The nice thing this video helps me with is to give a name to every RGB color code. This is something I had always found difficult even though I knew what each RGB color code would look like. Giving a name to every RGB code makes it easy to communicate colors to others.

3 comments

As a colorblind dev, I've been reliant upon hex codes for 20ish years to know what color I'm looking at (by balancing RGB).

However I've always had a hard time creating color palettes and shades. I recently gave HSL a shot and really enjoyed it. Memorizing the Hue values isn't hard (it's easier than deciphering a three part hex code). Saturation and Lightness are just percentages.

Same for me. I learnt to mix diverse amounts of the three light colors red, green and blue. You know you get yellow when you mix red and green, and orange if you have somewhat more red than green, and so on.
Me too. I thought all web developers did this?
No, hex color mixing theory doesn't sound like a sound UI development pattern.
What? If you're a web developer and don't know how to use them, then you're not a very good one.
That is harsh and somewhat elitist. I'm guessing people could probably say pretty much anything to sound skilled by replacing X here: "What? If you're a web developer and don't know how to use X, then you're not a very good one."
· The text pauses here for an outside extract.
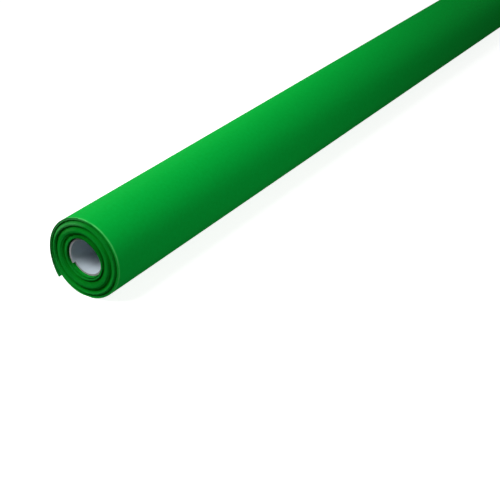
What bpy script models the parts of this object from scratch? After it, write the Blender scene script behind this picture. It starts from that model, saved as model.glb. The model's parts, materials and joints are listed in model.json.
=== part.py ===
"""A half-width roll of seamless backdrop paper, lying on its side on the ground.

The roll's axis runs along Y, at one roll radius above Z = 0, and the near end is the one at -Y.
Angles are in degrees about that axis, counter-clockwise from +X as seen from the near end.
One sheet is wound on a paperboard core. It starts under tape on the core, winds outwards with
growing angle, and its leading edge stands a little off the roll as a springy loose tail.
"""

import math

import bmesh
import bpy

# Driving dimensions, in metres
SHEET_WIDTH = 1.35
ROLL_RADIUS = 0.040
CORE_BORE_RADIUS = 0.0175
CORE_LENGTH = 1.35
CORE_SLIP = 0.003  # how far the core has slid towards the far end
LINER_THICKNESS = 0.0003
BOARD_THICKNESS = 0.0006
COVER_THICKNESS = 0.0003
GAP = 0.0003  # air between faces that touch on the real roll
SHEET_END_THICKNESS = 0.0003  # the sheet where it lies singly, at its start and in its tail
TAPE_THICKNESS = 0.0003
TAPE_WIDTH = 0.048
TAPE_INSET = 0.060  # from each edge of the sheet to the middle of the outer tapes

# The winding, in turns and degrees. One modelled turn stands for about five real ones
SIDES = 30  # flat sides around every turn
STEP = 360 / SIDES
WOUND_TURNS = 12
START_ANGLE = 216  # the sheet's inner end, on the core
TAIL_ANGLE = 96  # where the sheet leaves the roll
SECOND_TURN_ROOM = 0.0013  # the second turn's rise over the core, which leaves room for the tape
TAPE_REACH = 36  # how far the tape runs to each side of the sheet's inner end
TAPE_STEP_UP = 6  # where the tape climbs from the core to the sheet, before the end

# The loose tail
TAIL_LEAVES = 6
LEAF_SPAN = 21
LEAF_SIDES = 3
HINGE_GAP = 0.6  # degrees between one leaf and the next
TAIL_SEATED = 84  # past TAIL_ANGLE, where the tail lies on a full-size roll again
LIFT_START = 56  # past TAIL_ANGLE, where the tail starts to stand off
TIP_LIFT = 0.0041

TURNS = WOUND_TURNS - (START_ANGLE - TAIL_ANGLE) / 360
CORE_RADIUS = (
    CORE_BORE_RADIUS + LINER_THICKNESS + GAP + BOARD_THICKNESS + GAP + COVER_THICKNESS
)
FLAT_TO_CORNER = 1 / math.cos(math.radians(STEP / 2))

GREEN = (0.005, 0.24, 0.045, 1)
LINER_WHITE = (0.72, 0.74, 0.78, 1)
BOARD_GREY = (0.36, 0.33, 0.29, 1)
TAPE_CREAM = (0.78, 0.72, 0.55, 1)


def clear_scene():
    for obj in list(bpy.data.objects):
        bpy.data.objects.remove(obj, do_unlink=True)


def material(name, colour, roughness):
    made = bpy.data.materials.new(name)
    made.use_nodes = True
    shader = made.node_tree.nodes["Principled BSDF"]
    shader.inputs["Base Color"].default_value = colour
    shader.inputs["Roughness"].default_value = roughness
    shader.inputs["Metallic"].default_value = 0
    return made


def around(radius, angle):
    """The X and Z of a point at this radius and angle about the roll's axis."""
    turn = math.radians(angle)
    return radius * math.cos(turn), ROLL_RADIUS + radius * math.sin(turn)


def extruded_strip(name, stations, y_start, length, look, hinge=(0, 0, 0), ring=False):
    """A solid whose section runs through (angle, inner radius, outer radius) stations.

    The object's origin is at hinge. A ring joins its last station to its first.
    """
    mesh = bmesh.new()
    rungs = []
    for angle, *radii in stations:
        ends = [around(radius, angle) for radius in radii]
        rungs.append([mesh.verts.new((x, y_start, z)) for x, z in ends])
    following = rungs[1:] + rungs[:1] if ring else rungs[1:]
    section = [
        mesh.faces.new((a[0], a[1], b[1], b[0])) for a, b in zip(rungs, following)
    ]
    moved = bmesh.ops.extrude_face_region(mesh, geom=section)["geom"]
    top = [part for part in moved if isinstance(part, bmesh.types.BMVert)]
    bmesh.ops.translate(mesh, verts=top, vec=(0, length, 0))
    bmesh.ops.translate(mesh, verts=mesh.verts, vec=[-place for place in hinge])
    bmesh.ops.recalc_face_normals(mesh, faces=mesh.faces)
    data = bpy.data.meshes.new(name)
    mesh.to_mesh(data)
    mesh.free()
    data.shade_smooth()
    data.set_sharp_from_angle(angle=math.radians(40))
    data.materials.append(look)
    made = bpy.data.objects.new(name, data)
    made.location = hinge
    bpy.context.scene.collection.objects.link(made)
    return made


def core_ply(name, inner, thickness, look):
    """One ply of the core, whose flat sides are tangent to its stated radii."""
    radii = inner * FLAT_TO_CORNER, (inner + thickness) * FLAT_TO_CORNER
    stations = [(TAIL_ANGLE + STEP * i, *radii) for i in range(SIDES)]
    y_start = CORE_SLIP - CORE_LENGTH / 2
    return extruded_strip(name, stations, y_start, CORE_LENGTH, look, ring=True)


def core():
    board = material("core_board_grey", BOARD_GREY, 0.85)
    board_radius = CORE_BORE_RADIUS + LINER_THICKNESS + GAP
    cover_radius = board_radius + BOARD_THICKNESS + GAP
    white = material("core_liner_white", LINER_WHITE, 0.7)
    core_ply("core_liner_ply", CORE_BORE_RADIUS, LINER_THICKNESS, white)
    core_ply("core_board_ply", board_radius, BOARD_THICKNESS, board)
    core_ply("core_cover_ply", cover_radius, COVER_THICKNESS, board)


def winding_inner(turns):
    """The inner radius of the winding, this many turns out from its inner end."""
    first = CORE_RADIUS + GAP
    if turns < 1:
        return first + SECOND_TURN_ROOM * turns
    last = ROLL_RADIUS - SHEET_END_THICKNESS
    second = first + SECOND_TURN_ROOM
    return second + (last - second) * (turns - 1) / (TURNS - 1)


def seat_depth(past_tail):
    """How deep the roll's surface lies under the tail, by degrees past TAIL_ANGLE."""
    share = min(max(past_tail / TAIL_SEATED, 0), 1)
    return (GAP + SHEET_END_THICKNESS) * (1 - share * share * (3 - 2 * share))


def winding_outer(turns):
    if turns * 360 <= TAPE_REACH:
        return winding_inner(turns) + SHEET_END_THICKNESS
    if turns < TURNS - 1:
        return winding_inner(turns + 1) - GAP
    return ROLL_RADIUS - seat_depth((turns - TURNS + 1) * 360)


def wound_sheet(look):
    stations = []
    for i in range(round(TURNS * SIDES) + 1):
        radii = winding_inner(i / SIDES), winding_outer(i / SIDES)
        stations.append((START_ANGLE + STEP * i, *(r * FLAT_TO_CORNER for r in radii)))
    extruded_strip("wound_sheet", stations, -SHEET_WIDTH / 2, SHEET_WIDTH, look)


def tape_station(past_start):
    """The tape lies on the core before the sheet's inner end and on the sheet after it."""
    if past_start < -TAPE_STEP_UP:
        inner = CORE_RADIUS + GAP
    else:
        inner = winding_inner(max(past_start, 0) / 360) + SHEET_END_THICKNESS + GAP
    radii = inner * FLAT_TO_CORNER, (inner + TAPE_THICKNESS) * FLAT_TO_CORNER
    return START_ANGLE + past_start, *radii


def starter_tapes():
    """Three strips that hold the sheet's inner end to the core, between the first two turns."""
    cream = material("tape_cream", TAPE_CREAM, 0.45)
    bends = [-TAPE_REACH, -2 * STEP, -STEP, -TAPE_STEP_UP / 2, 0, STEP, 2 * STEP]
    bends.append(TAPE_REACH - STEP / 12)
    side = SHEET_WIDTH / 2 - TAPE_INSET
    for place, middle in (("near", -side), ("middle", 0), ("far", side)):
        stations = [tape_station(bend) for bend in bends]
        y_start = middle - TAPE_WIDTH / 2
        extruded_strip(f"starter_tape_{place}", stations, y_start, TAPE_WIDTH, cream)


def tail_inner(past_tail):
    """The tail's inner radius: it lies on the roll, then lifts more and more to its tip."""
    roll = (ROLL_RADIUS - seat_depth(past_tail)) * FLAT_TO_CORNER
    lifted = max(past_tail - LIFT_START, 0) / (TAIL_LEAVES * LEAF_SPAN - LIFT_START)
    return roll + GAP + TIP_LIFT * lifted * lifted


def leaf_hinge(index):
    """The axis about which a leaf turns, in the middle of the gap before it."""
    past_tail = index * LEAF_SPAN + HINGE_GAP / 2
    radius = tail_inner(past_tail) + SHEET_END_THICKNESS / 2
    x, z = around(radius, TAIL_ANGLE + past_tail)
    return x, 0, z


def tail_leaf(index, look):
    start = index * LEAF_SPAN + HINGE_GAP
    stations = []
    for i in range(LEAF_SIDES + 1):
        past_tail = start + (LEAF_SPAN - HINGE_GAP) * i / LEAF_SIDES
        inner = tail_inner(past_tail)
        stations.append((TAIL_ANGLE + past_tail, inner, inner + SHEET_END_THICKNESS))
    name = f"tail_leaf_{index + 1}"
    hinge = leaf_hinge(index)
    return extruded_strip(name, stations, -SHEET_WIDTH / 2, SHEET_WIDTH, look, hinge)


def loose_tail(look):
    """The leaves, each carried by the one before it."""
    carrier = None
    for index in range(TAIL_LEAVES):
        leaf = tail_leaf(index, look)
        if carrier:
            steps = zip(leaf_hinge(index), leaf_hinge(index - 1))
            leaf.parent = carrier
            leaf.location = [here - before for here, before in steps]
        carrier = leaf


def main():
    clear_scene()
    green = material("paper_green", GREEN, 0.6)
    core()
    starter_tapes()
    wound_sheet(green)
    loose_tail(green)


main()
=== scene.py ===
"""The looks of a roll of green seamless backdrop paper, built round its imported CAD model.

Lengths are in metres. The roll's axis runs along Y, and its near end is at -Y. Angles are in degrees
about the axis, counter-clockwise from +X as seen from the near end. Turns are counted outwards from
the sheet's inner end, so a place on the winding is a number of turns.
"""

import json
import math

import bpy
import numpy as np
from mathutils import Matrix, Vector


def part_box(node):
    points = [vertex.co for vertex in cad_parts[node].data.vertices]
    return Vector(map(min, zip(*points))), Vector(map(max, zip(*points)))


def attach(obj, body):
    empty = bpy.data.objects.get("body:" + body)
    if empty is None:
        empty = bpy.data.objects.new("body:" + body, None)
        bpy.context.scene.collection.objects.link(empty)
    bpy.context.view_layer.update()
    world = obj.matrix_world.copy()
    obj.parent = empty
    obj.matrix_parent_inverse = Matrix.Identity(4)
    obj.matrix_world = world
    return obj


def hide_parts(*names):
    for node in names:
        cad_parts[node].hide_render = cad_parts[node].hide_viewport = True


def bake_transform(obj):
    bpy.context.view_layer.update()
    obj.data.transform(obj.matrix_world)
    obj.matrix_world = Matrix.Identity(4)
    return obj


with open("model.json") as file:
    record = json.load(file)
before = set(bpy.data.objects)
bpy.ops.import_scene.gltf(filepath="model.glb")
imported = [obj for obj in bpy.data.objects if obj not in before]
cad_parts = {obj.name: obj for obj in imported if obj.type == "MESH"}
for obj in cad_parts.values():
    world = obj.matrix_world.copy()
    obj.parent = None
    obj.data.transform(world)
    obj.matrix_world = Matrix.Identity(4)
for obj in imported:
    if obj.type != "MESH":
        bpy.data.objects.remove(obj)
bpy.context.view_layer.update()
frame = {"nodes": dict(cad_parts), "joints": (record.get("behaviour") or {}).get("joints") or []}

# The roll, read from the frame
SHEET_LOW, SHEET_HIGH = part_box("wound_sheet")
ROLL_RADIUS = (SHEET_HIGH.z - SHEET_LOW.z) / 2
AXIS_HEIGHT = SHEET_LOW.z + ROLL_RADIUS
NEAR_Y, FAR_Y = SHEET_LOW.y, SHEET_HIGH.y
LINER_LOW, LINER_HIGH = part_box("core_liner_ply")
COVER_LOW, COVER_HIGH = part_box("core_cover_ply")
CORE_NEAR_Y, CORE_FAR_Y = LINER_LOW.y, LINER_HIGH.y
LINER_OUTER = (LINER_HIGH.z - LINER_LOW.z) / 2
CORE_OUTER = (COVER_HIGH.z - COVER_LOW.z) / 2
HINGES = [Vector(joint["pos_m"]) for joint in frame["joints"]]
LINER_THICKNESS = 0.0003

# The paper and how it is wound
PAPER = 0.0002  # thickness
START_ANGLE = 216  # the sheet's inner end
TURNS = 60 - 1 / 3  # to where the tail leaves the roll
TAIL_ANGLE = START_ANGLE + 360 * TURNS
TIP_ANGLE = 222  # the tip of the loose end
OUTER_TURN_START = TURNS - 0.85  # hidden under the tail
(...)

I understand RGB, base-16 and HSL yet this isn't instinctive for me. I might be a below average dev (although my clients and colleagues seem to think otherwise), but I'd prefer a color picker any day before thinking about translation of color codes.

The value that pops out of the color picker shouldn't be a mystery to you.
Ah, agreed. But your comment didn't actually say that - you took something kinda small and leveraged it too far as it would define the web dev skills.
Imagine that the string you plugged into your browser was actually the hash of the hex code for some nonsensical reason. Developers would be no less good or productive since for almost all purposes they're arbitrary constants that happen to be attached to classes like 'blue-primary'.